In essence, this option is also acceptable to the government, which will make its spending cuts whether the deputies agree to them or not. Whatever might be said on television, the threat of dissolution is not being posed particularly sharply.

Nevertheless, the government can count on certain gains if it forces sequestration to a vote, and obliges the deputies to fall in behind the most savage reductions in state spending yet. The deputies, in agreeing to sequestration, would become total hostages of the authorities. The Kremlin could then deal with them as it wished.

To keep this option open, the government needs to pressure and intimidate the deputies, and this is the reason for the talk of dissolution and a new electoral law.

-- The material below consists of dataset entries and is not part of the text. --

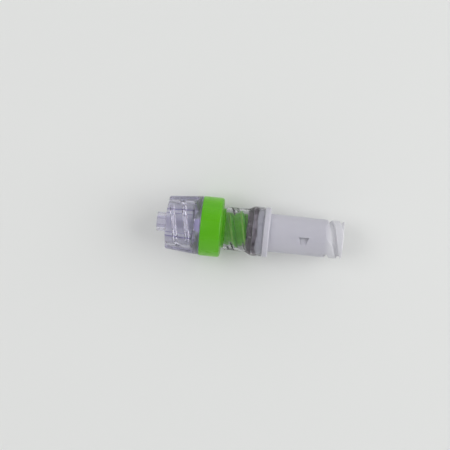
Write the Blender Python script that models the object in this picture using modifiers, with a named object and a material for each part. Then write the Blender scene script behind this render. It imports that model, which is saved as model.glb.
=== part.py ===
"""A needle free connector for an infusion line, with a check valve screwed under it.

The connector lies along the X axis. Its male cone points to -X and its access end to +X, and the
green ring of the valve touches the ground. Each piece is turned round its own Z axis, at stations
that are measured from the end of the male cone, and then hangs under one empty that lays it down.
"""

import math

import bmesh
import bpy
from mathutils import Vector

MM = 0.001

# Round pieces, and the gap left where two pieces seat on each other
FACETS = 24
FIT = 0.04 * MM
OVERLAP = 0.1 * MM

# Straight stretches in a rounded edge
FINE_EDGE_COUNT = 4
FILLET_COUNT = 3
SMALL_EDGE_COUNT = 2
ROUND = 0.5

# Cone fittings with the usual 6 percent taper, which is 3 percent of the length on the radius
CONE_TAPER = 0.03
CONE_TIP_RADIUS = 1.98 * MM
LUMEN_RADIUS = 1.3 * MM
TIP_CHAMFER = 0.15 * MM

# Double start thread of the cone fittings, right hand
THREAD_LEAD = 5.0 * MM
THREAD_STARTS = 2
THREAD_ROOT_WIDTH = 1.05 * MM
THREAD_CREST_WIDTH = 0.45 * MM
THREAD_RUNOUT_STEPS = 3
COLLAR_ROOT_RADIUS = 4.0 * MM
COLLAR_CREST_RADIUS = 3.5 * MM
NECK_CORE_RADIUS = 3.365 * MM
NECK_CREST_RADIUS = 3.915 * MM

# Valve base: a male cone in a six sided lock collar, on a flange with a cup for the valve disc
TIP_PROJECTION = 2.1 * MM
BASE_COLLAR_DEPTH = 5.7 * MM
HEX_DROP = 0.75 * MM
HEX_CORNER_BEVEL = 0.5 * MM
HEX_RIM_BEVEL = 0.2 * MM
HEX_SIDES = 6
FLOOR_FILLET = 0.45 * MM
BASE_THREAD_MIDDLE = 3.7 * MM
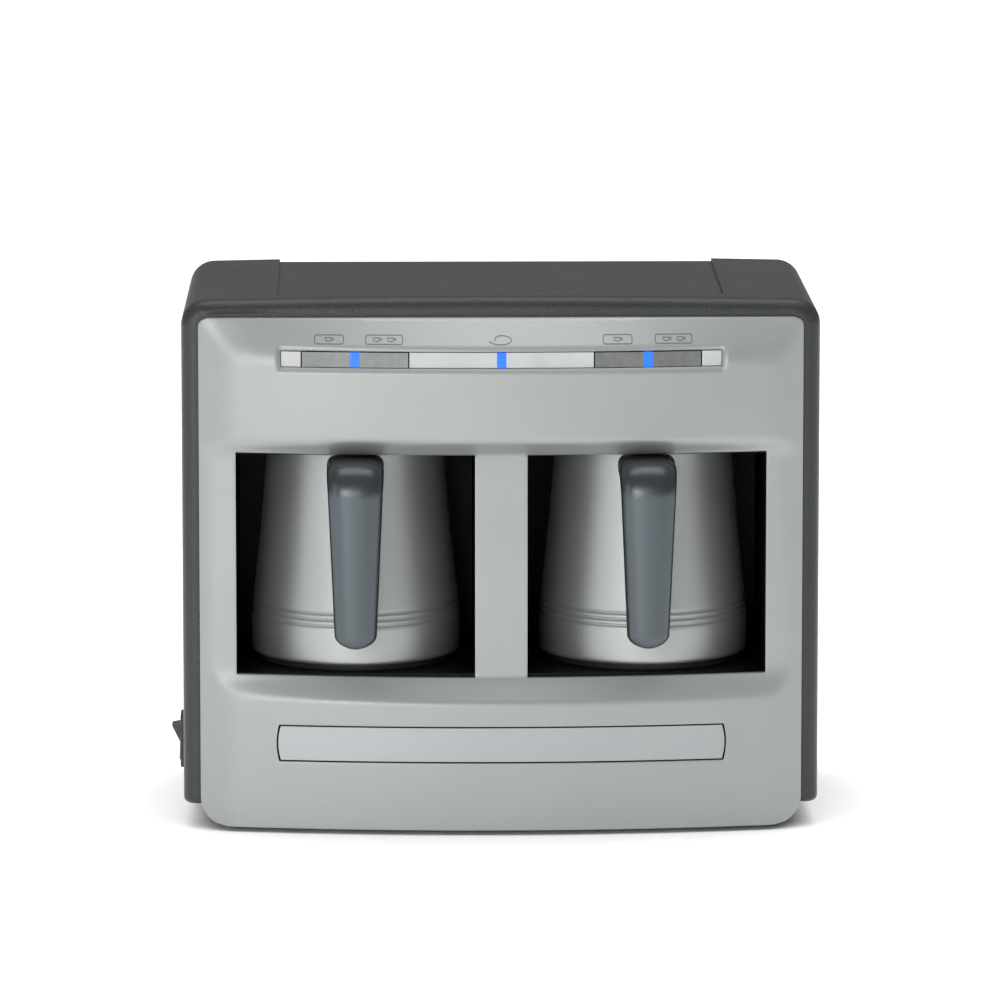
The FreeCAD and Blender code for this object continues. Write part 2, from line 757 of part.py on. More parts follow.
def groove_heights():
    first = SLEEVE_BOTTOM + POT_BAND
    return [first + i * POT_GROOVE_PITCH for i in range(POT_GROOVES)]


def cone_radius(z):
    low = groove_heights()[-1] + POT_GROOVE_PITCH
    share = (z - low) / (SLEEVE_TOP - low)
    return POT_CONE_RADIUS + (POT_NECK_RADIUS - POT_CONE_RADIUS) * share


def sleeve_outline():
    """Outer line of the sleeve from its foot to its neck, as (radius, height) points."""
    points = [(POT_BASE_RADIUS - 1.2, SLEEVE_BOTTOM), (POT_BASE_RADIUS, SLEEVE_BOTTOM + 1.4)]
    for i, z in enumerate(groove_heights()):
        radius = POT_BASE_RADIUS - 0.3 * i
        points.append((radius, z - 0.8))
        points.append((radius - POT_GROOVE_DEEP, z))
        points.append((radius - 0.1, z + 0.8))
    points.append((POT_CONE_RADIUS, groove_heights()[-1] + POT_GROOVE_PITCH))
    points.append((POT_NECK_RADIUS, SLEEVE_TOP))
    return points


def pot_sleeve(side):
    x = side * BAY_X
    low = groove_heights()[-1] + POT_GROOVE_PITCH
    inner = [
        (POT_NECK_RADIUS - POT_WALL, SLEEVE_TOP),
        (POT_CONE_RADIUS - POT_WALL, low),
        (POT_BASE_RADIUS - POT_WALL - POT_GROOVE_DEEP, low - 6),
        (POT_BASE_RADIUS - POT_WALL - POT_GROOVE_DEEP, SLEEVE_BOTTOM),
    ]
    shell = turned(sleeve_outline() + inner, x)
    half = PLUG_WIDTH / 2
    tall = PLUG_HEIGHT / 2
    notch = box(x - half, x + half, POT_Y + 30, POT_Y + 60, PLUG_Z - tall, PLUG_Z + tall)
    bolt = rod(x, POT_Y, HANDLE_SCREW_Z, SCREW_HOLE, 60, (0, -1, 0))
    return shell.cut(notch).cut(bolt)


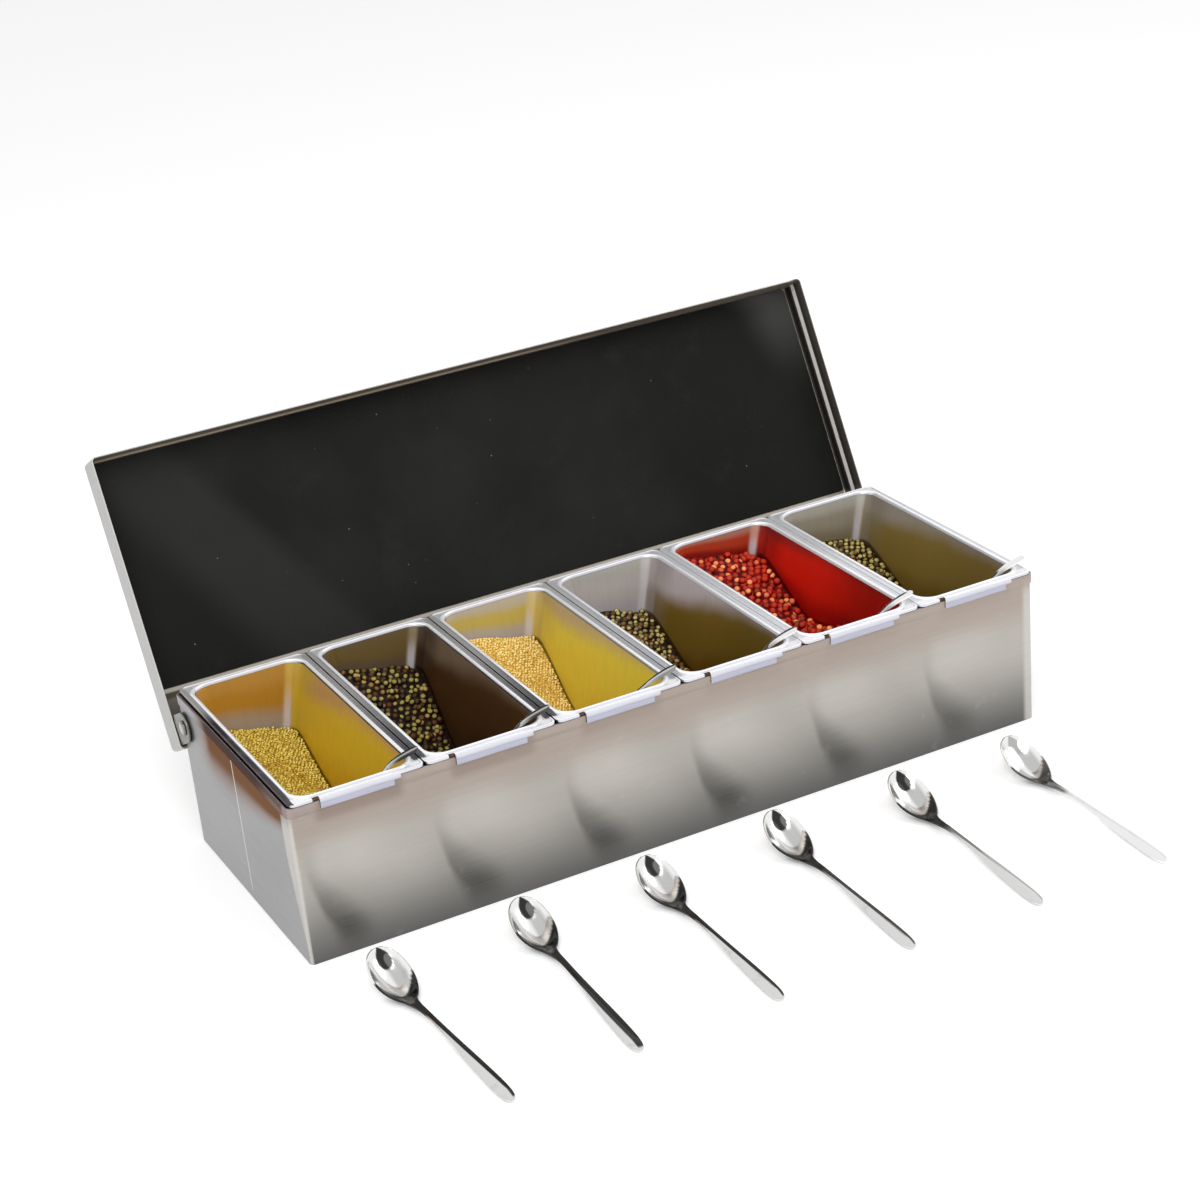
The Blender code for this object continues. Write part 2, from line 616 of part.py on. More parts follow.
pivot = bpy.data.objects.new("lid_pivot", None)
pivot.location = (0, PIVOT_Y, PIVOT_Z)
pivot.rotation_euler[0] = -LID_OPEN
bpy.context.scene.collection.objects.link(pivot)
place("lid_tray", lid_mesh(), STEEL_LID, parent=pivot)
place("lid_inner_panel", liner_mesh(), LINER, parent=pivot)
for side, word in ((-1, "left"), (1, "right")):
    place(f"hinge_ear_{word}", ear_mesh(side), STEEL_HINGE, parent=pivot)
    place(f"hinge_rivet_{word}", rivet_mesh(side), STEEL_HINGE, (0, PIVOT_Y, PIVOT_Z))

PAN = pan_mesh()
TABLE_SPOON = table_spoon_mesh()
for index in range(PAN_COUNT):
    centre = (index - (PAN_COUNT - 1) / 2) * PAN_PITCH
    number = index + 1
    pick = index % len(SPICE_DEPTHS)
    depth = SPICE_DEPTHS[pick]
    place(f"pan_{number}", PAN, STEEL_PAN, (centre, 0, 0))
    place(f"spice_{number}", spice_mesh(f"spice_{number}", pick, 1.7 * index), SPICE_LOOKS[pick], (centre, 0, 0))
    place(f"pan_spoon_{number}", pan_spoon_mesh(f"pan_spoon_{number}", depth), STEEL_SPOON, (centre, 0, 0))
    spot = (centre + SPOON_SHIFTS[pick], -HALF_DEPTH - SPOON_GAPS[pick], 0)
    place(f"table_spoon_{number}", TABLE_SPOON, STEEL_SPOON, spot, math.radians(SPOON_TURNS[pick]))
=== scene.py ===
"""Looks of a steel spice box: a case with six lift-out pans, a hinged lid and two sets of spoons."""
import json
import math
import random

import bmesh
import bpy
from mathutils import Matrix, Vector


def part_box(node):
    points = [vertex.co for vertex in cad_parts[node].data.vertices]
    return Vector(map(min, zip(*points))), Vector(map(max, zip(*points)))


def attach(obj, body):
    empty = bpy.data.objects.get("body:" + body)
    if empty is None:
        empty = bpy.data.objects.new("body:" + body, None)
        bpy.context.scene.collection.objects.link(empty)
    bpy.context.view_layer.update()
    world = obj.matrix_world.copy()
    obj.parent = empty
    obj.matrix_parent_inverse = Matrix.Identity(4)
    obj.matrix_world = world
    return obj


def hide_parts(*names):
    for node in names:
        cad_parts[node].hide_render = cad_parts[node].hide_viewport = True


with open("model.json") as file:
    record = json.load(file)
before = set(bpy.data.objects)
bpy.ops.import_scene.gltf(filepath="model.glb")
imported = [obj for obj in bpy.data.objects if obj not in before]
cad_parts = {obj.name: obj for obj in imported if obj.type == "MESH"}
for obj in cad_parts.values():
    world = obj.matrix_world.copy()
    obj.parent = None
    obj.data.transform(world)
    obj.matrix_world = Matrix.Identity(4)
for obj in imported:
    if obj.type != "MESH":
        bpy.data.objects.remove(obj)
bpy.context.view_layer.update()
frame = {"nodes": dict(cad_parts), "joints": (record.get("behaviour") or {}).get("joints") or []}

bl_info = {
    "name": "Spice Box",
    "version": (1, 0, 0),
    "blender": (4, 5, 0),
    "location": "3D View > Sidebar > Spice Box",
    "description": "Dresses the spice box: sheet steel, pans, spices and spoons",
    "category": "Add Mesh",
}

PAN_COUNT = 6
PAN_PITCH = (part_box("pan_6")[0].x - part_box("pan_1")[0].x) / (PAN_COUNT - 1)
PAN_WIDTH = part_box("pan_1")[1].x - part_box("pan_1")[0].x
PAN_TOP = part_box("pan_1")[1].z
CASE_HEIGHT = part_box("case_front_wrap")[1].z
# How much the end walls of a pan lean in, for each unit of depth.
PAN_END_DRAFT = 0.10
PIVOT = Vector(next(j["pos_m"] for j in frame["joints"] if j["name"] == "lid_hinge"))

# Each fill: where it is lowest, from -1 at the front of the pan to 1 at the rear, how much higher it stands on the
# left, its swell and its lumps, and how close the lumps lie across and along the pan.
FILL_LOWEST = 0.15
FILL_LEAN = 0.0053
FILL_SWELL = 0.0014
FILL_LUMP = 0.0010
LUMPS_ACROSS, LUMPS_ALONG = 180, 140

# The grains, in sizes of a grain: how far they are off their rows, how much higher the loose ones lie, and how deep
# all of them sink in. None lies over a pan spoon's bowl, so far from the spoon's left end and so far behind it.
GRAIN_OFF = 0.16
GRAIN_RAISED = 0.36
GRAIN_SUNK = (-0.30, -0.08)
BOWL_LENGTH, BOWL_BEHIND = 0.032, 0.012
GRAINS_AT_ONCE = 80
FIRST_SEED = 40

# How far below the lid's face the painted highlight along the right skirt begins, is full, fades and ends.
PALE_LINE = (0.0088, 0.0093, 0.0136, 0.0141)

# Where the camera stands: degrees round the box, above it and of roll, and how far from the point that it looks at.
CAMERA_TURN, CAMERA_TILT, CAMERA_ROLL = -25.37, 26.87, -5.65
CAMERA_AIM = Vector((-0.0164, -0.0076, 0.0486))
CAMERA_DISTANCE = 1.589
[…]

The government may decide to let sequestration drop. The Duma has not yet exhausted its possibilities for the Kremlin. Ahead is a new budget, a tax code needs to be adopted, and elections would do much to complicate life for the authorities.

Nevertheless, it is quite possible that the present Duma will not see out its term. A sufficient number of deputies may reflect that new elections are approaching in any case, and that since a showdown with angry voters is inevitable, it makes sense for parliamentarians to remember their principles.

Russians love victims of injustice, and will be much readier to vote for candidates who go into elections as victims of the Kremlin than for people perceived as its hostages.

If the authorities sense that the opportunities for manipulating the present set of deputies have been exhausted, the Kremlin might also decide in favour of early elections. A suitable crisis would be engineered, and the indignant deputies would be hustled off the parliamentary stage — a development that in many cases would be substantially what the deputies themselves wanted.

Bringing the current Duma to such a close would be the only kindness shown by the authorities in return for all the deputies' concessions. In this case, the Kremlin would then meet with familiar faces in a new parliament.